Our heroine, Praxagora, is the clearest proponent of this optimism from her first appearnance as an eleven-year-old in act one ("The Flies"), adapting Lysistrata, Peace, and Wealth. Clad in a pussy hat, Lysistrata convinces her reluctanat sister Myrrhine to join her in a sex strike protesting Athens' continual war against Thebes over some orange groves. Unlike Aristophanes' Lysistrata, Graney's version of the character is sexually innocent to the extreme, resulting in some painful attempts to seduce Cinesias ("Oops! My bweast crevasse is showing!"). Theba, queen of Thebes, is on board with Lysistrata's plan, and Cinesias and the king of Thebes find themselves needing to tote strategically placed pillows. Praxagora, meanwhile, makers her first foray into public life by persuading the Athenian treasurer, Purser Plutus (Ehrmann), to redistribute all the money inteded for the war to Athens' poor, who promptly quit their jobs and allow Theban immigrants, led by America (Arzell), to buy up their businesses. In a finale drawn from the Peace, Lysistrata, Myrrhine, and Praxagora ride a pet dung beetle to defeat the ancient Lord of the Flies, whose demands for human blood have perpetuated generations of war.

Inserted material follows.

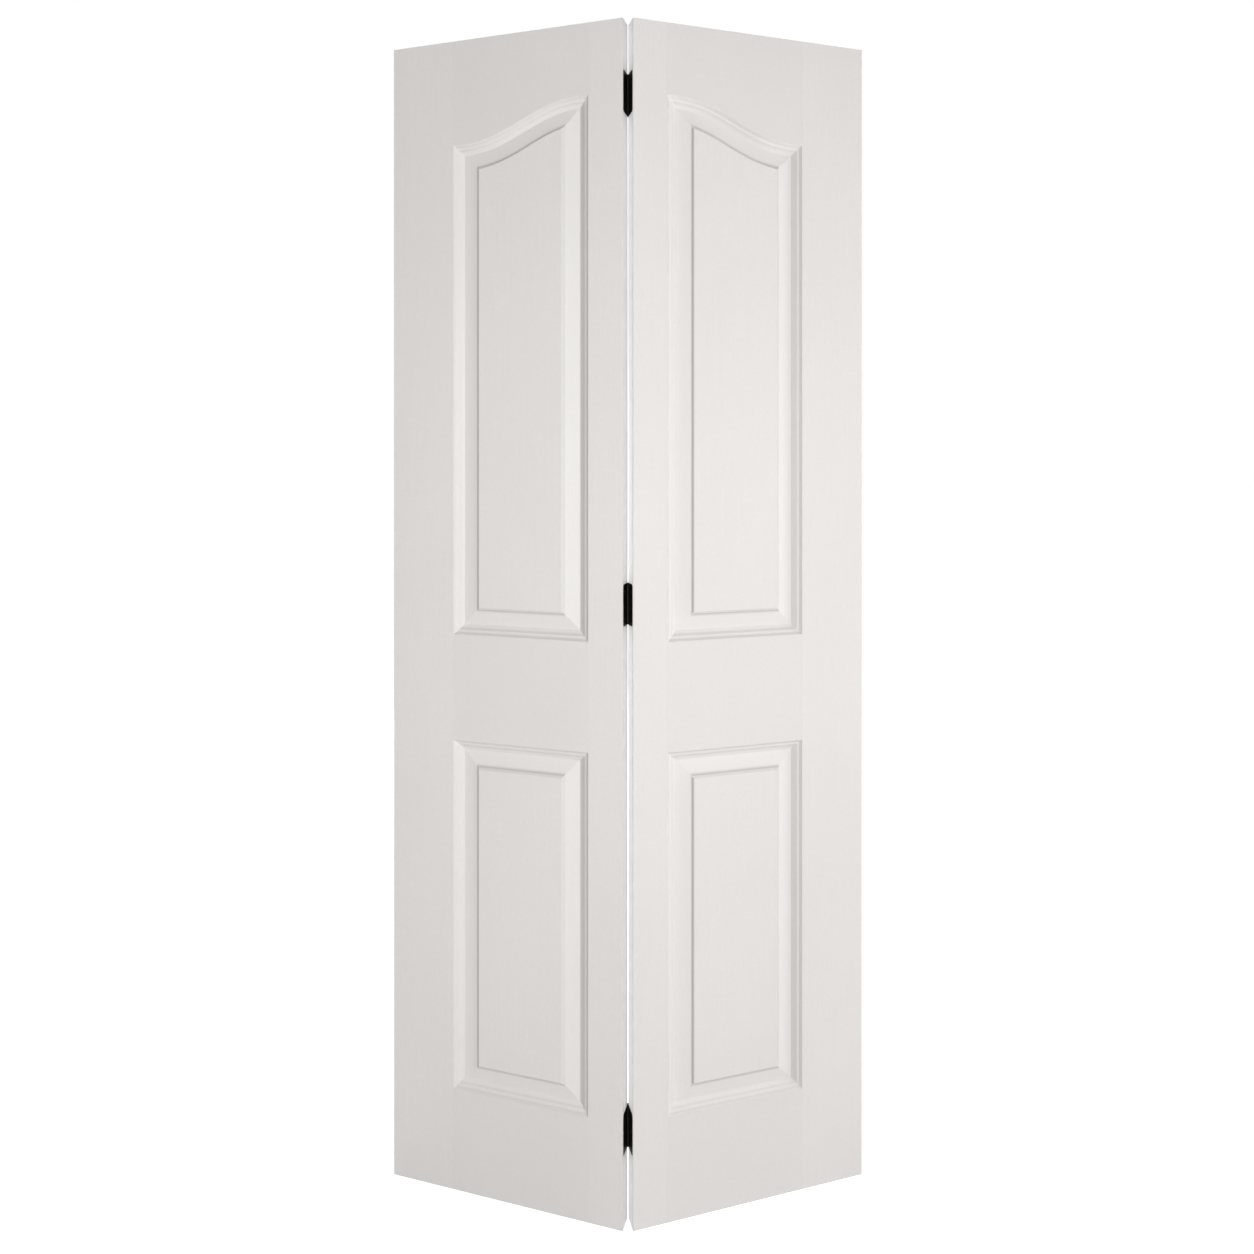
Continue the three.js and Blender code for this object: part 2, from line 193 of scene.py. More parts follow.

The theme of anti-Theban sentiment provides a useful analgoue to many comtemporary manifestations of xenophobia. The emphasis on the fact that the Thebans are refugees recalls the ongoing Syrian refugee crisis, while Cleon's insistence on identifying and deporting Thebans (including, bizarrely, a tortoise) echoes the rise of ICE and anti-immigrant rhetoric United States. The denouement of the middle act, which involves the revelation that Cleon himself was born in Thebes, is a jarring quasi-affirmation of birtherism. At the same time, the conflation of Socrates with the Thebans struck me as a missed opportunity to comment on the currents of anti-intellectualism and the rejection of expertise that have accompanied xenophobic and racist movements in the US and abroad. Overall, the strong political engagement and particularly energetic performances from Wiltshire and Ehrmann during this act made it the most engaging of the show.

The final act, "This Ends Now" (Frogs, Birds, Thesmophoriazusae, and Acharnians), sees a weary fifty-four-year-old Praxagora coming to terms with a terminal illness. Euripides commits suicide after the council bans performances of his misogynistic play—the Helen in particular comes under frequent fire—and Myrrhine, well into a second career as an actress, journeys to the underworld to rescue him. While Omega and America fight over America's shady pay-for-play deal with the anti-regulation Acharnian Brothers, Praxagora dreams she has traveled to a particularly dark version of Cloudcukooland in search of a cure for her illness. Where Aristophanes' birds learn to prevent sacrifices from reaching the gods, Graney's birds have been preventing human whishes from being fulfilled for thousands of years. Moreover, the "cure" Praxagora seeks is, in fact, another form of death. An uneasy tension between the bright silliness of Graney's style and the seriousness of his themes and messages are especially visible in the final act; I was left wishing that this tension had been more comprehensively resolved.

Muñoz Pandya as Agnodike
(Credit: John Taflan)

A small scene towards the end of "This Ends Now" encapsulates Graney's approach to the Aristophanic corpus and the limitations of that approach. In the underworld, Euripides has access to all future adaptations of his work—he mentions Sarah Ruhl and Carol Churchill, and enlists Myrrhine and Eurydice (Muñoz Pandya) in an ad hoc performance of part of Yara Travieso's La Medea. Euripides views these reimaginings not as derivative but as improvements on his own work, bringing especially his female characters more vividly to life than he was able to. The pathos of the scene is undercut by the cartoonish innocence that characterizes the whole play: Eurydice applauds delightedly and hopes in a childlike voice that she will remember it, before the scene shifts to America citing Euripides' "penis play" (the Cyclops) as a defining moment in his cultivation of the self-promoting, Odyssean hustle. Graney has skillfully updated Aristophanes' references and woven pieces of his plots together into a cohesive series of playful adventures. But he has also tamed the comedian's sheer cussedness into whimsy, and blunted the personal immediacy of the plays by transposing them to a quasi-mythological landscape.

Despite playing more goofball than hardball, The Aristophanesathon was a thorough delight, both for this Aristophanes nerd and for my companion, who was not familiar with any of the eleven plays. The falafel and donuts between acts weren't bad, either.